DWQA QuestionsCategory: Divine GuidanceA viewer asks: “According to psychologist Laura L. Carstensen later-life couples often prioritize stability in their relationship over disagreement; they communicate gently and avoid overt conflict. They prioritize emotional closeness and positivity in interactions and tend to minimize negative exchanges. But this reduction in visible conflict can mean grievances and resentments are unresolved and can become a pattern of indefinite avoidance. When important concerns are unresolved, partners may feel unheard, isolated, or disconnected, even within long-standing relationships. Is this a wise recognition of time being finite and reaching for love or a shortcoming in addressing problems? Is talking enough?”

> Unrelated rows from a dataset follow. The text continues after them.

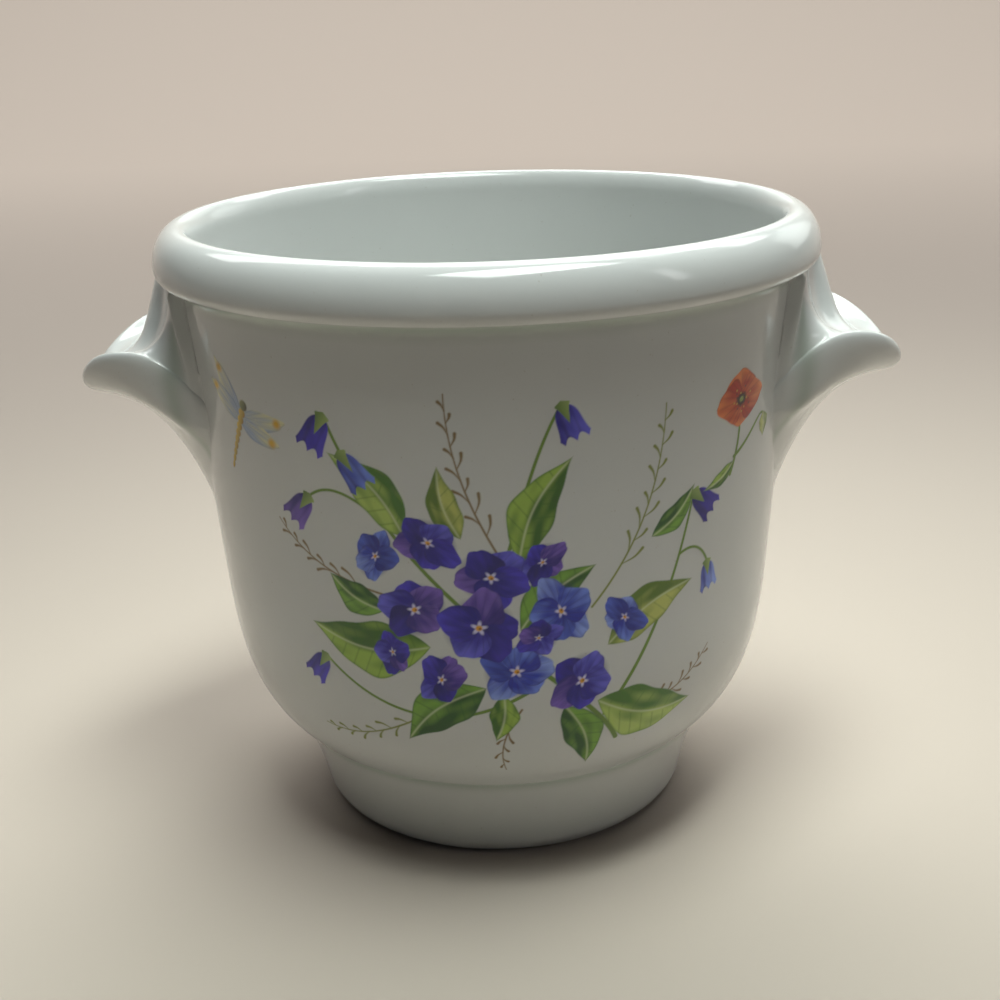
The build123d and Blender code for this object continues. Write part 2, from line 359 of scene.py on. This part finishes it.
def ear_sections(place, counts):
    """Radius and height along the outside of the ear, for a row of places across it from -1 to 1.
    Three cubic curves make each section, with counts of points: the dished top face from the roll
    to the crest, the nose round the lip, and the underside down to where it has sunk in the wall."""
    side = (1 + SMOOTHED_SHARE) * place ** 2 / (np.abs(place) + SMOOTHED_SHARE)
    inner = np.minimum(1, side)
    lift = smooth(side / LIFT_SHARE)
    fade = 1 - inner ** 4

    top_z = ear_top(side)
    top_r = wall_radius(top_z) + RIB_HEIGHT * ridge(side / RIB_SHARE) + DISH_HEIGHT * (1 - side ** 8)
    past = np.maximum(0, side - CREST_SHARE) / (1 - CREST_SHARE)
    crest_z = EAR_LIP_Z + CREST_RISE * smooth(side / CREST_SHARE) - CREST_DROP * past ** 2
    crest_r = wall_radius(crest_z) + (EAR_REACH + NOTCH_DEPTH) * (1 - side ** 2)
    crest_r = crest_r - NOTCH_DEPTH * ridge(side / NOTCH_SHARE)
    thick = EAR_THICK + FLANK_THICK * inner ** 4 * (1 - inner ** 8)
    nose_z = crest_z - thick
    nose_r = crest_r + NOSE_PROUD * (1 - side) + FLANK_PROUD * side * fade
    tail_z = between((EAR_TAIL_Z, EAR_SIDE_Z), 1 - (1 - inner ** 2) ** TAIL_POWER)
    tail_r = wall_radius(tail_z) - TAIL_SINK
    start, crest, nose, tail = (np.stack(point, -1) for point in (
        (top_r, top_z), (crest_r, crest_z), (nose_r, nose_z), (tail_r, tail_z)))

    pull = np.maximum(LEAST_PULL, fade)
    down = step(between(TOP_LEANS, lift) - 90, pull * between(TOP_PULLS, lift) * (top_z - crest_z))
    slope = between(CREST_SLOPES, lift)
    under_slope = between(UNDER_SLOPES, np.sin(np.pi / 2 * inner))
    out = step(slope, pull * between(CREST_PULLS, lift) * np.abs(crest_r - top_r))
    bulge = BULGE * EAR_THICK * np.maximum(LEAST_BULGE, fade)
    inward = step(under_slope, between(UNDER_PULLS, inner ** 2) * thick * pull)
    rise = step(TAIL_SLOPE, between(TAIL_PULLS, inner ** 2) * (nose_z - tail_z))
    return np.concatenate([
        bezier(start, start + down, crest - out, crest, counts[0], ease=1.5),
        bezier(crest, crest + step(slope, bulge), nose + step(under_slope, bulge), nose, counts[1])[1:],
        bezier(nose, nose - inward, tail + rise, tail, counts[2])[1:],
    ])


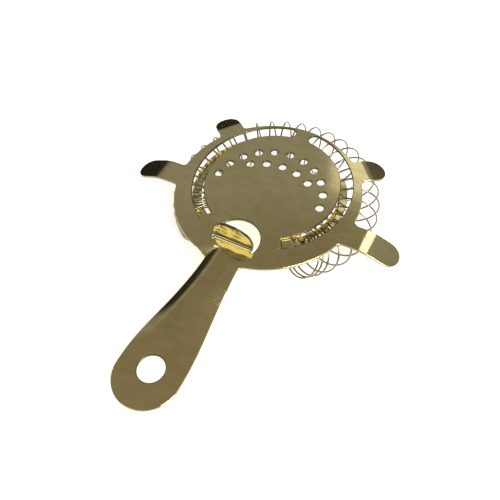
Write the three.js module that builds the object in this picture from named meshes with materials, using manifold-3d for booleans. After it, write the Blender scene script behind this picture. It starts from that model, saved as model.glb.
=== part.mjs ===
// Hawthorne strainer: one stamped sheet plate and one coil spring held on two tongues.
// Millimetres, +Z up. Origin at the centre of the disc on its top face, handle along -Y.
import * as THREE from "three";
import { mergeVertices } from "three/addons/utils/BufferGeometryUtils.js";
import Module from "manifold-3d";

const wasm = await Module();
wasm.setup();

// ---- driving dimensions ----
const SHEET = 1.0;
const DISC_RADIUS = 40;
const DISC_SEGMENTS = 144;

const STRAINING_HOLE_RADIUS = 1.75;
const OUTER_HOLES = { count: 11, radius: 24.1, centreY: -1.4, pitchDeg: 17.1 };
const INNER_HOLES = { count: 5, radius: 25.4, centreY: -10.4, pitchDeg: 16.6 };

const SLOT = { centreY: 4.4, inner: 29.4, outer: 34.5, startDeg: -57, frontGap: 3.5 };

// Tongues, as [degrees round the slot, millimetres]. The left one is bent down closer to its root,
// and both are set slightly to the left.
const TONGUE = {
  tipDeg: 39,
  rightDepth: [[-57.4, 0], [-53.2, 1.7], [-44.5, 2.0], [-37.5, 3.2], [-20, 3.9], [0, 4.6], [39, 5.4]],
  leftDepth: [[-57.4, 0], [-53.4, 3.0], [-44.5, 3.0], [-20, 3.3], [0, 3.6], [39, 4.4]],
  rightInner: [[-57, 29.75], [-50, 29.1], [-44.5, 28.8], [39, 28.9]],
  leftInner: [[-57, 29.75], [-50, 30.4], [-44.5, 30.8], [39, 30.9]],
  rightOuter: [[-57, 34.2], [-50, 33.8], [-44.5, 33.4], [0, 32.8], [30, 32.4], [39, 32.0]],
  leftOuter: [[-57, 34.2], [-44.5, 34.8], [0, 34.6], [30, 34.2], [39, 33.8]],
};

const TAB = {
  centreY: -28,
  radius: 10,
  hingeY: -31.6,
  length: 12,
  bendRadius: 1.6,
  uprightDeg: 86,
  tipLeanDeg: 104,
  sideGap: 1.0,
};

const HANDLE = {
  startY: -33,
  rootHalfWidth: 7.7,
  headHalfWidth: 12.8,
  headCentreY: -92.2,
  edgeBand: 4.8,
  leftEdge: { drop: 2.3, start: 33.7, slant: 0.6, steepness: 2.2 },
  rightEdge: { drop: 1.2, start: 37, slant: 0, steepness: 0.35 },
  hangHoleY: -89.7,
  hangHoleRadius: 5.15,
};

const SIDE_PRONG = {
  angleDeg: 0, offset: -7.2, root: 36, fold: 48, bend: 9, tip: 62.4, width: 11, drop: 22,
};
const FRONT_PRONG = {
  angleDeg: 39.5, offset: 0, root: 36, fold: 44.2, bend: 3, tip: 52.8, width: 11.6, drop: 18,
};

const SPRING = {
  wireRadius: 0.4,
  coilHalfHeight: 9.0,
  coilHalfWidth: 10.4,
  topZ: -1.75,
  turns: 34,
  stepsPerTurn: 12,
  firstPhaseDeg: 90,
  closePitchDeg: 2.7,
  rightEnd: { angleDeg: -44, leanDeg: 36, openingTurns: 3 },
  leftEnd: { angleDeg: 231, leanDeg: 12, openingTurns: 6 },
  leaningTurns: 8,
};

const rad = THREE.MathUtils.degToRad;

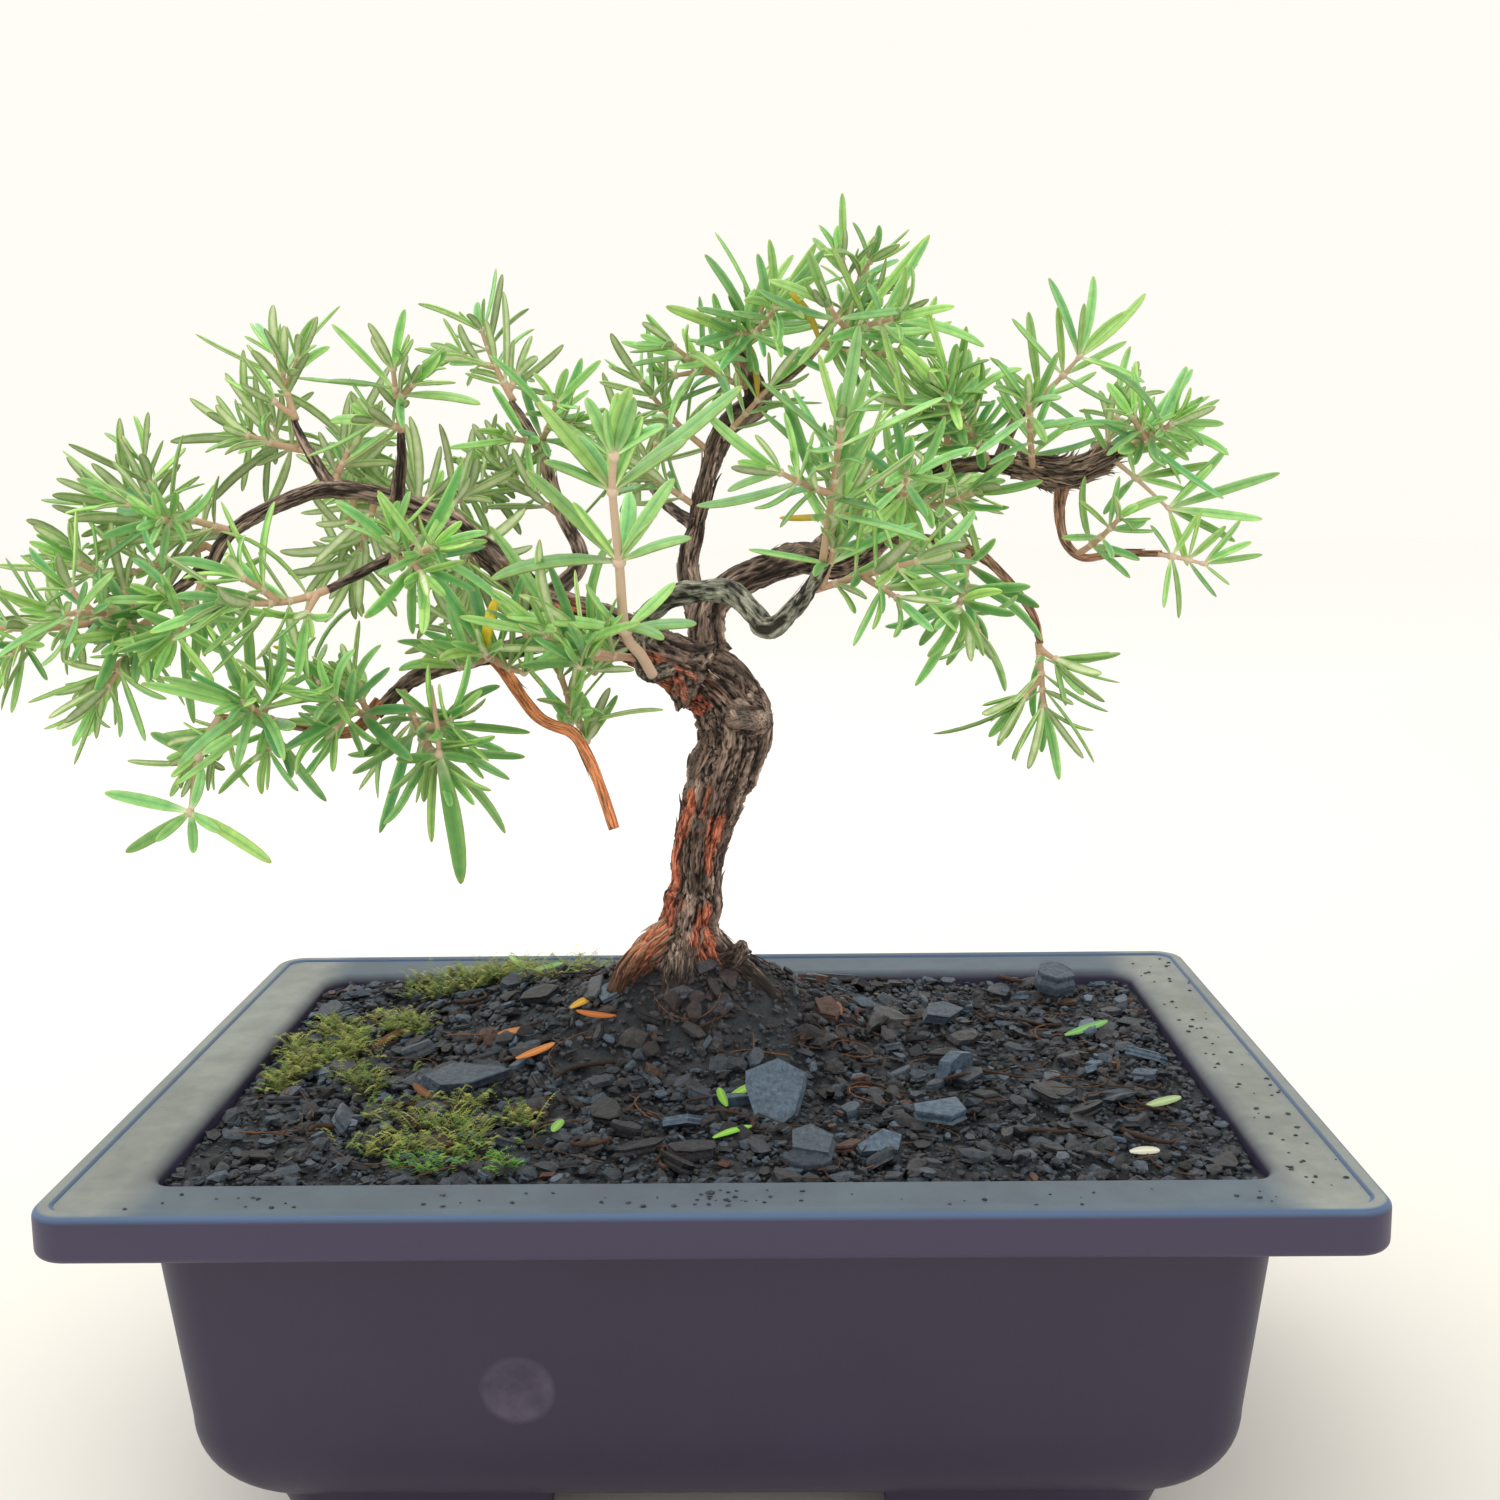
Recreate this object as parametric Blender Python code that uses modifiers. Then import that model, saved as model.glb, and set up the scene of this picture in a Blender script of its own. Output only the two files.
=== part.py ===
"""A rosemary bonsai in a rectangular plastic training pot, as solids.

Metres, +Z up, +X along the pot's length, +Y to its back. The pot is modelled round its own middle
with its feet on z = 0. An empty, bonsai, carries every piece and puts the middle of the whole
object's foot at the world's origin.
"""

import math
import random

import bmesh
import bpy
import numpy as np
from mathutils import Matrix, Vector, noise

MM = 0.001
SEED = 11

# Pot, outside.
POT_LENGTH = 0.270
POT_WIDTH = 0.189
POT_HEIGHT = 0.092
RIM_CORNER = 0.008
RIM_OVERHANG = 0.0162  # from the rim's outer edge in to the body's wall
RIM_PLATE = 0.0030
LIP_HEIGHT = 0.0100
LIP_WALL = 0.0030
LIP_ROUND = 0.0018
BEAD_WIDTH = 0.0030
BEAD_HEIGHT = 0.0007
# Pot, body.
WALL = 0.0028
FLOOR = 0.0030
BODY_DRAFT = 0.0052  # how far the wall leans in on its way down
BODY_CORNER = 0.0100
BOTTOM_ROUND = 0.0270
OPENING_FILLET = 0.0026
# Pot, feet and drainage.
FOOT_HEIGHT = 0.0080
FOOT_INSET = 0.0345  # from the rim's outer edge in to the feet
FOOT_TAPER = 0.0040
FOOT_WIDTH = 0.0110
FOOT_MERGE = 0.0045  # how far the feet reach up into the rounded wall
FRONT_ARCH = 0.0740
SIDE_ARCH = 0.0400
ARCH_SPREAD = 0.0070  # how much wider each side of an arch is at the ground
HOLE_RADIUS = 0.0080
HOLE_SPACING = 0.1100
# Drainage mesh.
MESH_SIDE = 0.0260
MESH_CELLS = 3
MESH_BAR = 0.0012
MESH_THICKNESS = 0.0010
# Soil.
CLEARANCE = 0.0003  # between any two pieces that touch
SOIL_DROP = 0.0040  # from the rim's top down to the soil beside it
SOIL_CELL = 0.0090
SOIL_LUMP = 0.0011
MOUND_RISE = 0.0190
MOUND_LENGTH = 0.0400
MOUND_WIDTH = 0.0300
BANK_RISE = 0.0050  # the low bank at the back left
BANK_PLACE = (-0.060, 0.062)
BANK_SPREAD = 0.030
# Tree.
TREE_PLACE = (-0.008, 0.032)  # the trunk's foot, from the pot's middle
BARK_STEP = 0.0080
# Shoots.
STEM_RADIUS = 0.0008
LEAF_WIDTH = 0.0030
LEAF_THICKNESS = 0.0011
LEAF_LENGTH = 0.0200
LEAF_NECK = 0.22  # the share of a leaf beside its stem that may touch its neighbours
LEAF_RISE = (42, 72)  # degrees between a leaf and its stem
NODE_SPACING = 0.0048
NODE_LENGTH = 0.00144
SAMPLE_STEP = 0.0015
LEAF_CLEARANCE = 0.0006
# What a leaf tries in turn until it's clear: degrees added to its rise, degrees round the stem, and
# the share of its length.
LEAF_TRIES = (
    (0, 0, 1),
    (12, 0, 1),
    (-14, 0, 1),
    (0, 25, 1),
    (0, -25, 1),
    (14, 30, 0.85),
    (-12, -30, 0.85),
    (20, 0, 0.7),
    (-18, 20, 0.7),
    (0, 0, 0.55),
)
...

Nicola Staff asked 2 hours ago
Here is yet another question proposing a psychological perspective in dealing with human issues and the complications of interrelationships in achieving balance and personal happiness. While talking, in the sense of being forthright and having issues out on the table, is often the first step to achieving an accommodation and a working arrangement that serves both parties, that is not necessarily the case. It can open up old wounds, it can aggravate situations that inherently might be intractable. There are many, many scenarios, many married couples who stay together because they individually feel trapped and helpless to change things, and live a second-rate life as a consequence in avoiding what to them is a greater risk in perhaps losing an ally of sorts and being on their own. There are often economic hardships too difficult to solve when couples break apart, so there are incentives to maintain the status quo. As always, we point out the missing elephant in the room, which is the fact most of human makeup is below conscious awareness, not to mention the soul itself which is a distant anchor for those in physical incarnations as a human being for short periods of time. So there is much to be gained from enlisting divine assistance for working on deep inner issues and concerns. And that applies to all a person is involved with, not only personally, but professionally in the workplace, and the many relationships people develop over time, starting with family and then including friends and acquaintances and in particular, life partners as the cornerstone of stability and happiness, under favorable circumstances at least. But everyone needs fine-tuning. Everyone needs much healing for the backlog of karmic trauma which all carry as a burden and an obligation remaining to work on. The sooner one gets started, the sooner one can gain from any healing achieved.